I know that this will be a tough piece of advice to follow, but it is worth giving yourself a break from studying before your 12-hour exam. A light review of the material I would agree is fine, but it may not be the best use of your time and energy trying to cram for one point of law.

Regardless of the location you are taking the exam, use this day to relax. You have done more than enough to get yourself over the curve and will pass the exam. Catch up on your favorite TV shows that have been put on the back burner for the past couple of months. Watch a movie or two. Go to the gym and get a little exercise in. Treat yourself to a good meal. Set out the clothes that you will wear for the next day and ensure that you have only permitted items in your clear plastic bag. Definitely don’t sacrifice a good night’s rest. Remember that you can only push yourself so far.

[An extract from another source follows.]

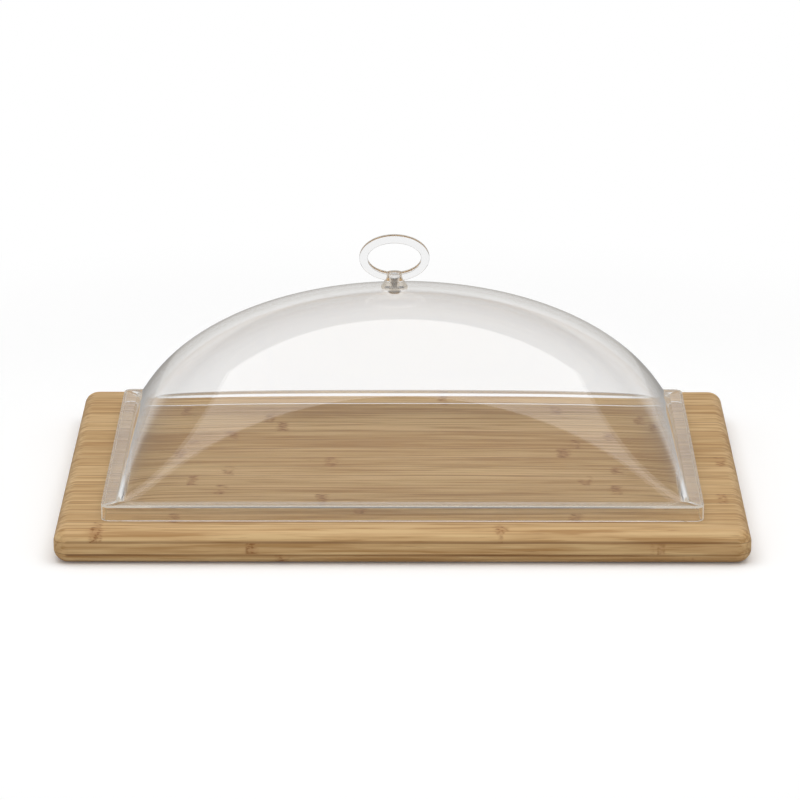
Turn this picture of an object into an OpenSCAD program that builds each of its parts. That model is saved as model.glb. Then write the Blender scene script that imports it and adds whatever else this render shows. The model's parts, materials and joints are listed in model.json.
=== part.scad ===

Set Yourself up for Test Day Success

  • Don’t rely on your phone. Take advantage of the hotel’s wake-up calls (set for 6 a.m. and 6:15 a.m.). You definitely don’t want to wake up only to realize that you overslept because your phone died or turned itself off throughout the night.
  • Take a shower. This tip speaks for itself – be fresh, not only for yourself but also as a courtesy to others sitting around you.
  • Eat breakfast. Balance is key. Provide your body with enough nutrients to last until lunch. Also, pack a light snack in case you get hungry during testing.
  • Follow the rules. Because the policy changes constantly from one test to another, you will want to double-check New York’s security policy regarding permitted and non-permitted items (starting February 2018, watches of any kind are not permitted).
  • Arrive early (7 a.m.). Leave your backpack, phone, notes, and other prohibited items in your hotel room so that you aren’t pushing and shoving for space in the personal belongings room as if it were New Year’s Eve in Times Square.
  • Make sure ExamSoft is working. Ideally, you will have already tested your software prior to test day by downloading and uploading the mock exam. Don’t risk dealing with delays or potentially having to handwrite your exam for 6 hours – like some of the February 2018 testers experienced.
  • Use the men’s restroom. Ladies, I am talking to you. The line for the women’s restroom is always long and slow, and it is no different during the bar exam. You will experience a high level of anxiety waiting behind 30+ women in each restroom line with less than 10 minutes before the start of the exam. Subsequently, just take the lead in making the men’s restroom “gender neutral.” The proctors will give you permission.
  • Get in your zone. Stick your earbuds in to stay focused, and refrain from talking about the exam with others during the breaks. Your 12 hours of testing are your time to show the examiners that you are officially ready to be a member of the profession. Continue to use the strategies that have worked for you in the past.

Let these tips be a resource for you. Good Luck!